▶ **WHAT IS ASKED**: Search the listing for "frame" and copy every line where it appears.

▶ **DATA LINES**:
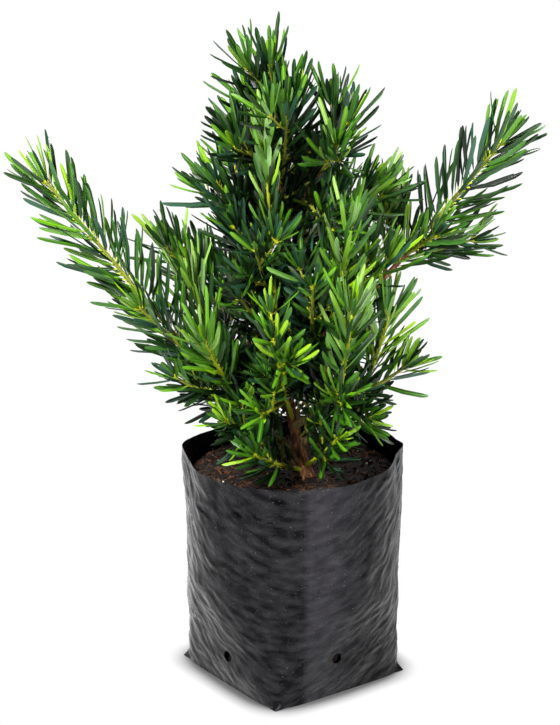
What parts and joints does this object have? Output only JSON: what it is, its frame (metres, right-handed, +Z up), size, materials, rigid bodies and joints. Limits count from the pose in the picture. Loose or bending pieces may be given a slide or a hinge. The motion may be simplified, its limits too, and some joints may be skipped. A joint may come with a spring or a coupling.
{
  "type": "podocarpus shrub in a nursery bag",
  "caption": "Young bushy podocarpus with narrow spiral leaves, a leaning trunk and long side arms, growing in a round black film nursery bag of potting mix.",
  "frame": {"origin": "centre of the bag's flat underside, on the surface that it stands on", "axes": "+Z up; +X to the right and +Y to the back, as the plant is seen from its front"},
  "size_m": [0.513, 0.2619, 0.6583],
  "materials": {
    "bag": "glossy wrinkled black polyethylene film",
    "soil": "dark moist bark and coir potting mix",
    "bark": "thin flaky reddish-brown bark",
    "foliage": "glossy narrow evergreen leaves on green shoots"
  },
  "bodies": {
    "root": {"bag": "bag", "soil": "soil", "trunk": "bark", "bough_left": "bark", "bough_right": "bark", "bough_upper_right": "bark", "bough_front_right": "bark", "bough_front": "bark", "bough_right_low": "bark", "bough_right_front": "bark", "bough_back_left": "bark", "bough_back_right": "bark", "bough_back": "bark", "shoot_left_arm": "foliage", "shoot_left_low": "foliage", "shoot_left_up": "foliage", "shoot_left_front": "foliage", "shoot_left_under": "foliage", "shoot_left_foot": "foliage", "shoot_left_inner": "foliage", "shoot_left_mid": "foliage", "shoot_left_centre": "foliage", "shoot_upper_left": "foliage", "shoot_front_low": "foliage", "shoot_front_foot": "foliage", "shoot_front_leader": "foliage", "shoot_front_right": "foliage", "shoot_front_inner": "foliage", "shoot_mid_inner": "foliage", "shoot_right_front": "foliage", "shoot_right_inner": "foliage", "shoot_right_hem": "foliage", "shoot_right_low": "foliage", "shoot_right_low_up": "foliage", "shoot_right_foot": "foliage", "shoot_right_fore": "foliage", "shoot_right_arm": "foliage", "shoot_right_arm_mid": "foliage", "shoot_right_arm_low": "foliage", "shoot_right_arm_up": "foliage", "shoot_right_mid": "foliage", "shoot_right_centre": "foliage", "shoot_top_right": "foliage", "shoot_top_right_back": "foliage", "shoot_top": "foliage", "shoot_top_mid": "foliage", "shoot_top_front": "foliage", "shoot_top_left": "foliage", "shoot_top_left_back": "foliage", "shoot_hem_left": "foliage", "shoot_hem_right": "foliage", "shoot_back_left_1": "foliage", "shoot_back_left_2": "foliage", "shoot_back_right_1": "foliage", "shoot_back_right_2": "foliage", "shoot_back_1": "foliage", "shoot_back_2": "foliage", "shoot_climb_1": "foliage", "shoot_climb_2": "foliage", "shoot_climb_3": "foliage"}
  },
  "joints": []
}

▶ **FINISHED ANSWER**:
What parts and joints does this object have? Output only JSON: what it is, its frame (metres, right-handed, +Z up), size, materials, rigid bodies and joints. Limits count from the pose in the picture. Loose or bending pieces may be given a slide or a hinge. The motion may be simplified, its limits too, and some joints may be skipped. A joint may come with a spring or a coupling.
  "frame": {"origin": "centre of the bag's flat underside, on the surface that it stands on", "axes": "+Z up; +X to the right and +Y to the back, as the plant is seen from its front"},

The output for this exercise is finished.